What is perhaps more misleading is the related idea that reparations are not justified because Britain was the force that wiped out the evils of slavery in the first place. It is undeniable that the West Africa Squadron deserves immense praise for the work it did between 1808 and 1860 in returning approximately 150 000 African men and women from slavery back to the West African coast but it does not erase the original sin of being the largest slave trading country right up until the point of abolition. Shouting loud and proud about the West Africa squadron also drowns out the fact that until 2015 British taxpayers were paying compensation to the families of slave owners as well as the countless slave rebellions that really put pressure on the British Parliament to abolish the practice. Yes, Britain were the first European state to outlaw slavery on their shores and in their colonies but slavery soon gave way to the equally destructive ‘scramble’ for the African continent where thousands died in the name of British Victorian white supremacy and avarice. In the same breath as the British proudly declared the freedom of slaves they were paying their masters for their loss in property, placing the newly freed into five year apprenticeships where landowners became more violent than they had ever been, all while imperialists in London began their vision for tightening the yoke around the African continent. People like District Commissioner Johnson will argue that those who toppled Edward Colston’s statue were erasing history, the truth is that it is people such as DC Cameron and Johnson are the ones who are rewriting the past. Britain was not the champion of freedom nor the pioneer of racial equality. Through its colonial program it was a central part of the European project that created pseudo-scientific ways to explain white supremacy and the inferiority of people of colour around the world. In the 19th century the British may have accepted that Africans had ‘souls’, in a Christian sense, but they were far from recognising racial equality. In 1807 as in 1833, the British were rapidly developing both a language and a political machinery that exercised white supremacy.




‘I would hesitate to do anything that might amplify their sense of self-importance’

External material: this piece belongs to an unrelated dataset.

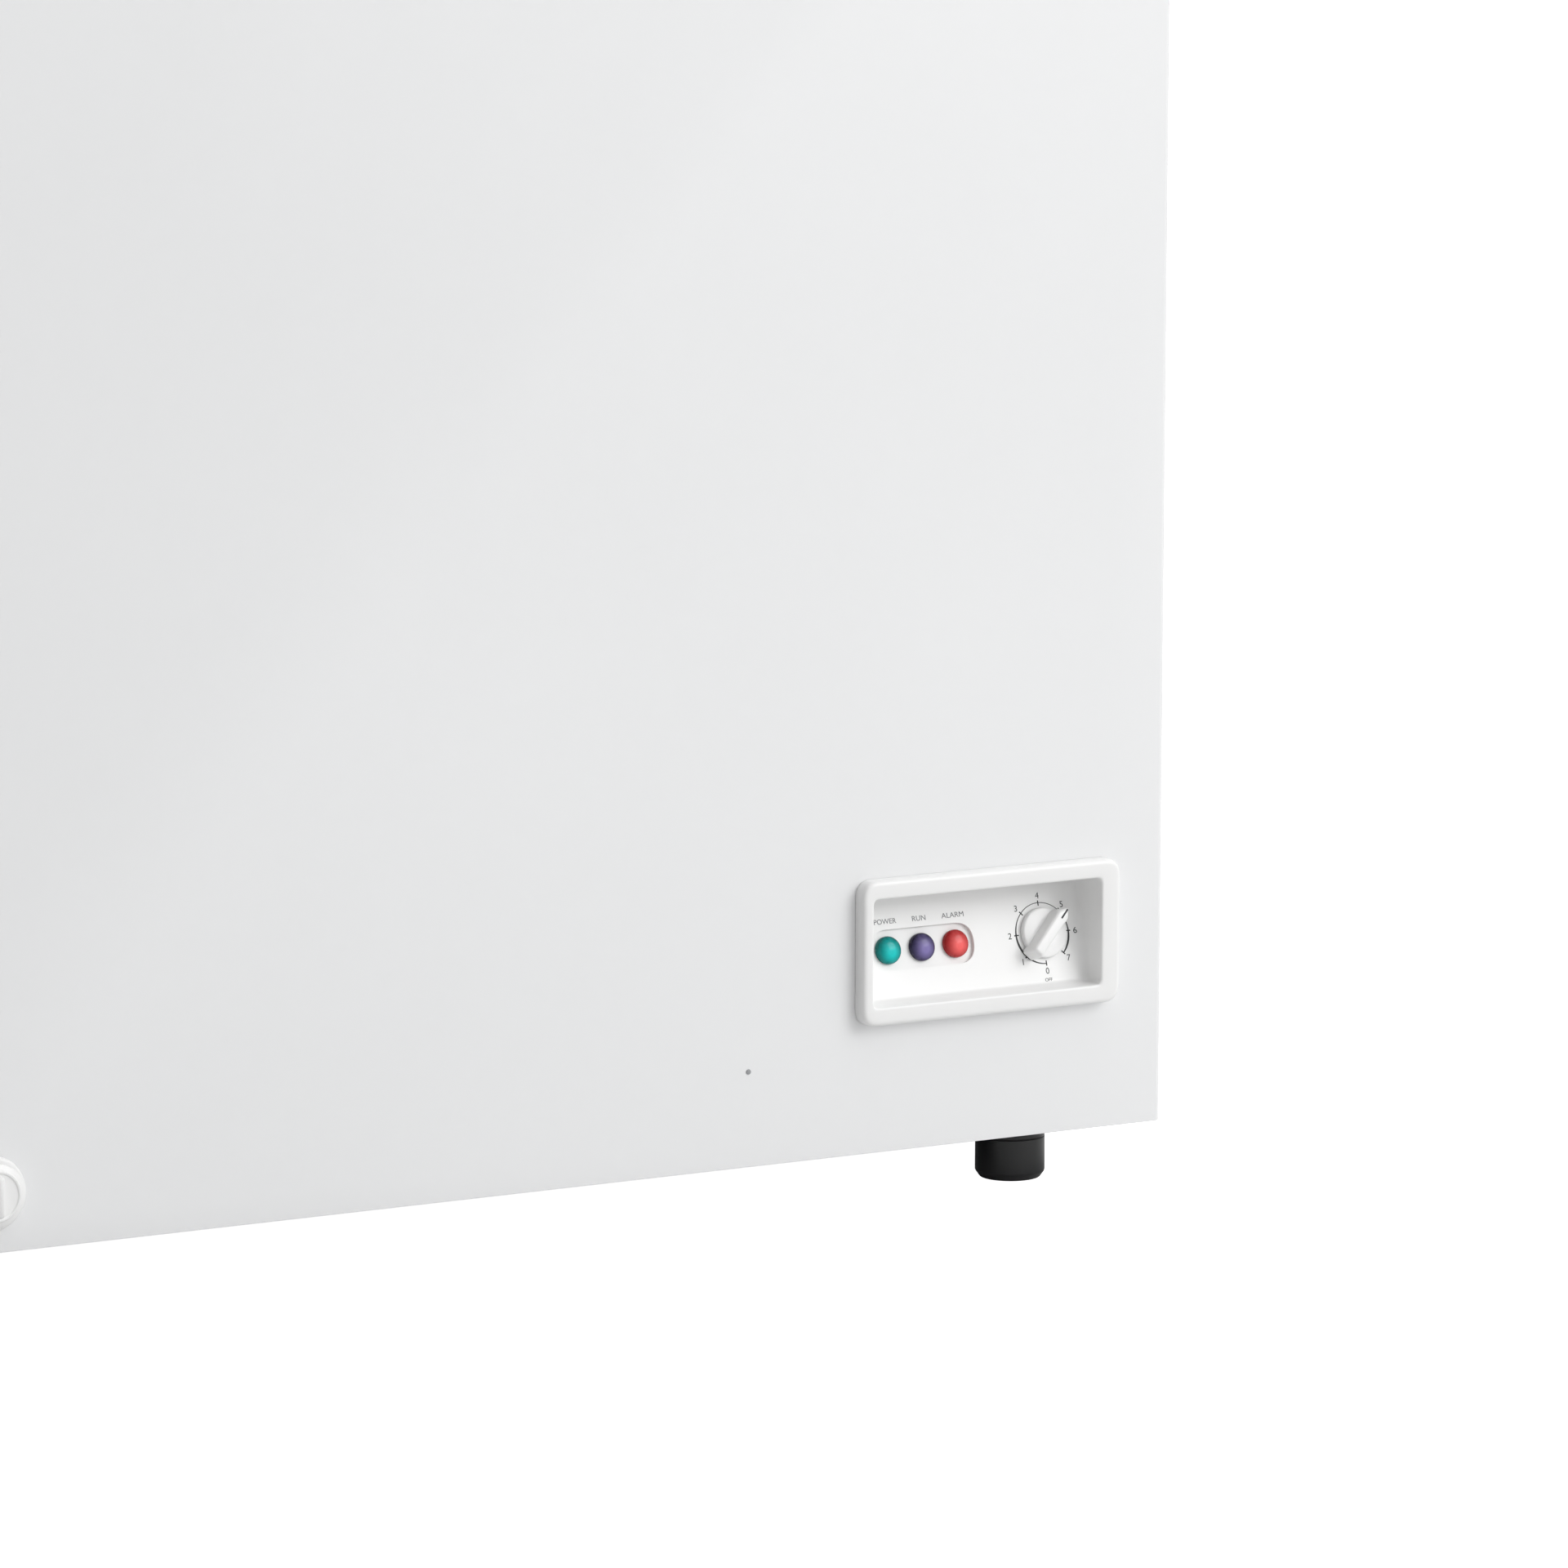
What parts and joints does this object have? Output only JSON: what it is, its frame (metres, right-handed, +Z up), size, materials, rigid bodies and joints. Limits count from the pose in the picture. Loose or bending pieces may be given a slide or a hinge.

The article goes onto illustrate that the concept of reparations reinforces colonial power dynamics and simply emphasises the position of the colonised as one of subordination. No one is begging, as the author might have you believe, or perhaps what the author might want to imagine. I’m sure if you asked those who recently sought legal reparations for British abuses during the Mau Mau uprising in Kenya they would not have described themselves as 'beggars'. It is a ridiculous assertion to claim that reparations, in whatever form they take, would ‘undoubtedly’ aggrandise the self importance of the former colonial powers and further subjugate those who seek justice. We do not describe victims of crimes as 'beggars' or perpetrators as 'conquerors' and such a framework says more about the author of those ideas than the reality of reparations. This is simply a projection and one which many former colonial states propagate in the ways they talk about aid.




‘bogus cultural events’

Perhaps the greatest miseducation propagated by opponents of reparations is their characterisation of what it would look like. The Spectator article is an exemplary case of such a misrepresentation. It claims that the losers of this exchange would be ‘the working poor in Britain’ who will be ‘taxed more heavily, while the governing classes overseas will be pampered more lavishly.’ For some reason the author can’t imagine that reparations might benefit the black working classes of Britain nor can they imagine that overseas governments are capable of anything more than corruption. Furthermore, the article goes on to assert that funds would be ‘soaked up by officials in bogus cultural events, festivals of art, fireworks displays… and days of remembrance accompanied by free Prosecco for the ruling elite. The budget would probably stretch to educational bursaries for a new breed of lecturers to instil students with a life-long sense of bitterness.’ I think it is very clear who the bitter one here is.

These fictions are exactly are as imaginative as they are problematic. Reparations is not a handout; it can come in many forms that range from court settlements, public displays of apology to restorative measures to promote education, repatriation and alleviate trauma. A survey of CARICOM’s Ten Point Program reveals that the call for reparations for Caribbean states transcends a simple one of payment to the treasuries and is instead a comprehensive plan for the rehabilitation of a peoples politically, economically, culturally and psychologically disadvantaged from the legacies of slavery and colonialism. No one is seriously calling for the transfer of assets from the UK treasury to their bank accounts. Reparations is more than a financial endeavour just as slavery and colonialism was more than financially destructive. Sufficient education would not perpetuate bitterness but instead alleviate it. Any ‘bitterness’ comes from a glaring lack of closure and justice and would not arise from education on the redacted history of British imperialism.

The article in the Spectator is little more than a Twitter thread of baseless opinions with as much historical understanding as a ten-year-old who’s pleased with themselves because they think they’re the first person to discover that there were white indentured servants. There is no attempt to grapple with the complex issue of reparations, there is no effort to understand the complexities of restorative justice, the continuities of colonial injustice or the difference between the Trans-Atlantic slavery, colonial slavery and other iterations in history. This article is just another crass polemic, just another wasted piece of paper used to construct the deceptive straw man of the reparations debate. It would be clever if it wasn’t so transparent, sinister if it wasn’t so fragile and insecure but sadly this line of argument has successfully neutered any real discussion of reparations in the UK.

The truth is that politicians will soon have to grapple with the realities of reparations because there is a renewed demand from a youthful and energetic generation to engage in the debate. No longer will policy-makers and policy-influencers be able to keep taking cheap shots at figments of their prejudiced imaginations.